Disc 2 contains the film’s theatrical trailer as well as the rest of the extras. First up is another featurette called Game Theory, which takes a look at the reality television craze that is sweeping the nation. Various people, including the film’s director, are interviewed about how the film turned out to be “true” when it comes to the public wanting to see real people and their troubles. Up next we get “Meet the Stalkers”, which is pretty boring and useless at the same time. In this section you can choose your favorite stalker from the film and get to see his weight, height and other personal information. There’s also an easter egg included on this disc. When you are in the “Meet the Stalkers” section, when you select Damon Killian’s name, you’ll get what appears to be an outtake or a deleted scene with Dawson doing a commercial.

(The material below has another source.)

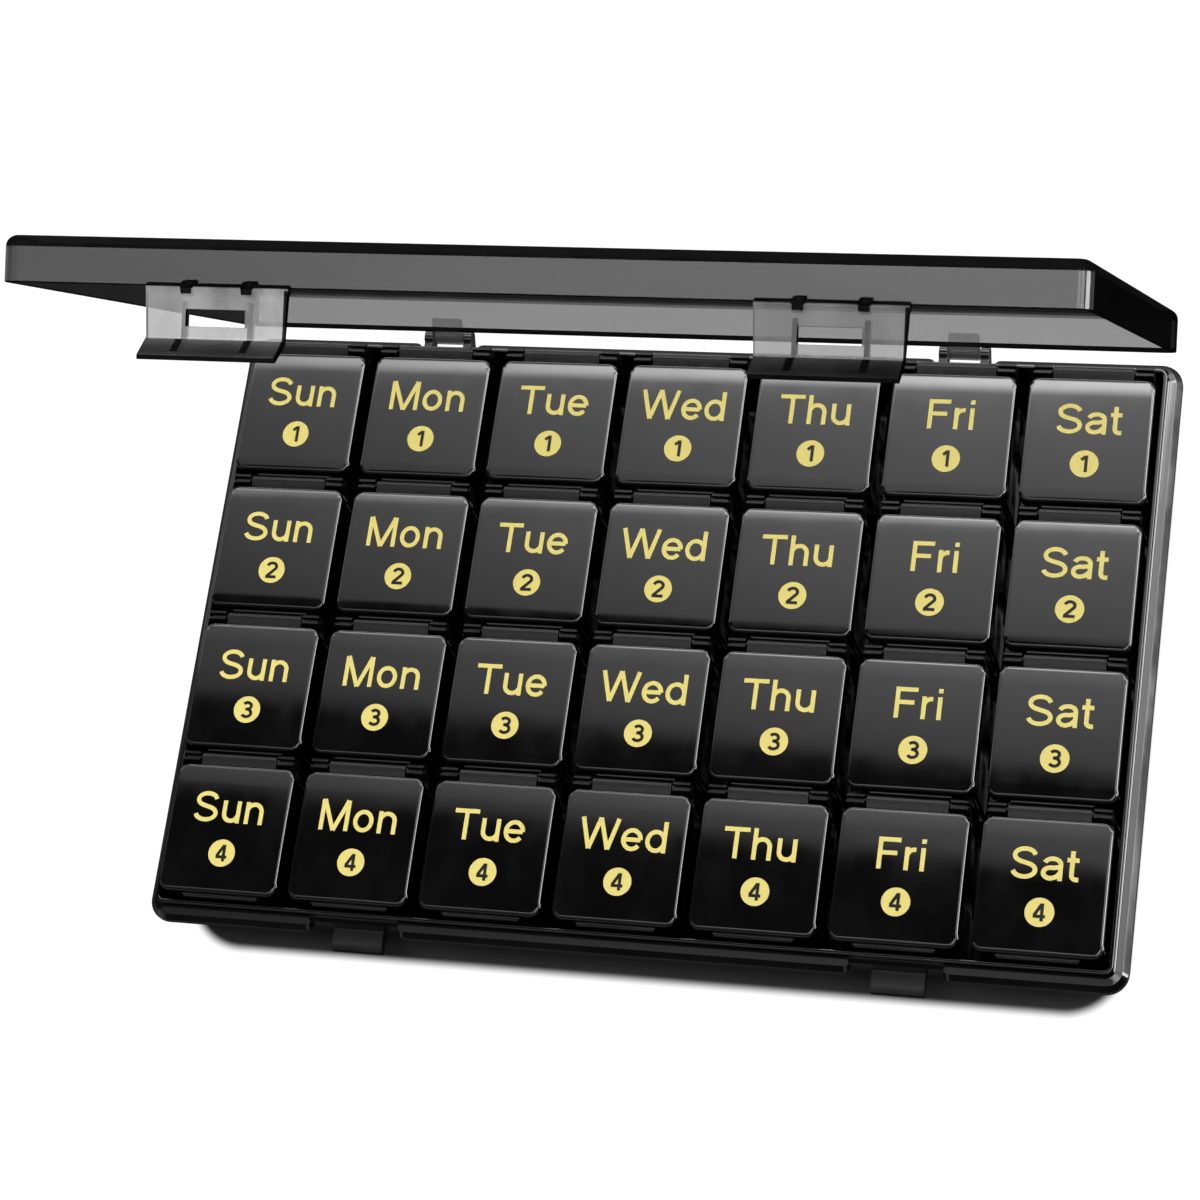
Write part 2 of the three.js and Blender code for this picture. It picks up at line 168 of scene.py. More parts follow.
class Finish(Nodes):
    """A moulded or printed surface, made on a Principled shader."""

    def __init__(self, name, **plain):
        self.material = bpy.data.materials.new(name)
        super().__init__(self.material)
        self.shader = self.tree.nodes["Principled BSDF"]
        self.place = self.add("ShaderNodeTexCoord").outputs["Object"]
        for socket, value in plain.items():
            self.shader.inputs[socket.replace("_", " ")].default_value = value

    def set(self, socket, value):
        self.wire(self.shader.inputs[socket], value)

    def noise(self, grain_mm, detail, stretch=(1, 1, 1)):
        """Noise whose blotches are about grain_mm across, drawn out along the axes by stretch."""
        scale = tuple(1 / part for part in stretch)
        drawn = self.add("ShaderNodeMapping", {}, {"Vector": self.place, "Scale": scale}).outputs[0]
        grain = {"Vector": drawn, "Scale": 1 / (grain_mm * MM), "Detail": detail}
        return self.value("ShaderNodeTexNoise", {}, grain)

    def along(self, axis):
        """The place along an axis, in millimetres."""
        return self.value("ShaderNodeSeparateXYZ", {}, {0: self.place}, "XYZ".index(axis)) / MM

    def blend(self, factor, first, second):
        node = self.add("ShaderNodeMix", {"data_type": "RGBA"}, {"Factor": factor, 6: first, 7: second})
        return node.outputs[2]

    def bump(self, height, distance_mm):
        relief = {"Height": height, "Distance": distance_mm * MM, "Strength": 1.0}
        self.set("Normal", self.add("ShaderNodeBump", {}, relief).outputs[0])


def grey(level):
    return (level, level, level, 1)


def pod_plastic():
    """High-gloss black styrene, with the slight waviness of a thin moulding and faint handling haze."""
    finish = Finish("pod_black_gloss", IOR=STYRENE_IOR)
    haze = finish.noise(9, 4, (1, 1.6, 1)).ramp(0.35, 0.75)
    finish.set("Base Color", finish.blend(haze, (0.003, 0.003, 0.0033, 1), (0.005, 0.005, 0.0055, 1)))
    finish.set("Roughness", 0.055 + haze * 0.05)
    finish.bump(finish.noise(11, 1), 0.02)
    return finish.material


def satin_plastic():
    """The same styrene on the hinge parts, which the mould leaves less polished."""
    finish = Finish("pod_black_satin", IOR=STYRENE_IOR, Specular_IOR_Level=0.25)
    haze = finish.noise(3, 3).ramp(0.35, 0.75)
    finish.set("Base Color", finish.blend(haze, grey(0.002), grey(0.004)))
    finish.set("Roughness", 0.3 + haze * 0.12)
    return finish.material


def tray_plastic():
    finish = Finish("tray_black_gloss", IOR=STYRENE_IOR)
    haze = finish.noise(14, 4).ramp(0.35, 0.75)
    finish.set("Base Color", finish.blend(haze, (0.002, 0.002, 0.0023, 1), (0.004, 0.004, 0.0044, 1)))
    finish.set("Roughness", 0.07 + haze * 0.05)
    finish.bump(finish.noise(16, 2), 0.03)
    return finish.material


def smoke_plastic():
    """Smoke-tinted clear styrene. It looks darker edge on, where sight passes through more of it."""
    finish = Finish("cover_smoke_clear", IOR=STYRENE_IOR)
    streaks = finish.noise(22, 3, (3, 1, 1)).ramp(0.3, 0.75)
    edge_on = finish.value("ShaderNodeLayerWeight", {}, {"Blend": 0.5}, "Facing").ramp(0.7, 0.95)
    finish.set("Base Color", finish.blend(streaks, grey(0.045), grey(0.06)))
    finish.set("Roughness", 0.06 + streaks * 0.05)
    finish.set("Alpha", 0.62 + streaks * 0.03 + edge_on * 0.3)
    finish.bump(finish.noise(30, 2), 0.03)
    return finish.material


def deep_smoke_plastic(name="smoke_deep_partly_painted_shade", shine=0.15):
    """The same styrene where sight passes through much of it: side walls and tabs. On the cover's side walls
    its darkness is partly painted shade.
    """
    finish = Finish(name, IOR=STYRENE_IOR, Specular_IOR_Level=shine)
    streaks = finish.noise(18, 3, (1, 2, 1)).ramp(0.3, 0.75)
    finish.set("Base Color", finish.blend(streaks, grey(0.006), grey(0.012)))
    finish.set("Roughness", 0.12 + streaks * 0.1)
    finish.set("Alpha", 0.93 + streaks * 0.03)
    return finish.material


def smoke_edge_plastic():
    """The same styrene along round edges and thin rims, where no light gets through. It also paints shade
    black onto shaded faces.
    """
    finish = Finish("smoke_edge_and_painted_shade", IOR=STYRENE_IOR, Specular_IOR_Level=0.0)
    streaks = finish.noise(12, 3).ramp(0.3, 0.75)
    finish.set("Base Color", finish.blend(streaks, grey(0.002), grey(0.006)))
    finish.set("Roughness", 0.3 + streaks * 0.1)
    finish.set("Alpha", 0.96 + streaks * 0.02)
    return finish.material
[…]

OVERALL---If you’re a fan of the film you’ll certainly want to pick up this new DVD since Artisan has gone all out in the audio and video departments. Even those, like me, who aren’t that fond of the film might want to buy it since the retail price is low and the sound is so well that you could certainly use the disc to show off your speakers. As for the extras, most of them will be interesting only to die-hard fans of the film. I’m sure fans will get some entertainment out of the audio commentaries but the two featurettes are pointless and really aren’t about the actual film. Since the retail price is low, this here is a bit of a nitpick but I guess when Artisan says “2-disc Special Edition” we really shouldn’t get that worked up. Everything here could have been put on one disc so the “two-disc” is nothing more than mere hype. I guess Artisan didn’t want to release two versions, a widescreen and a full screen, but trying to make the package look better than what it is is getting rather tiresome.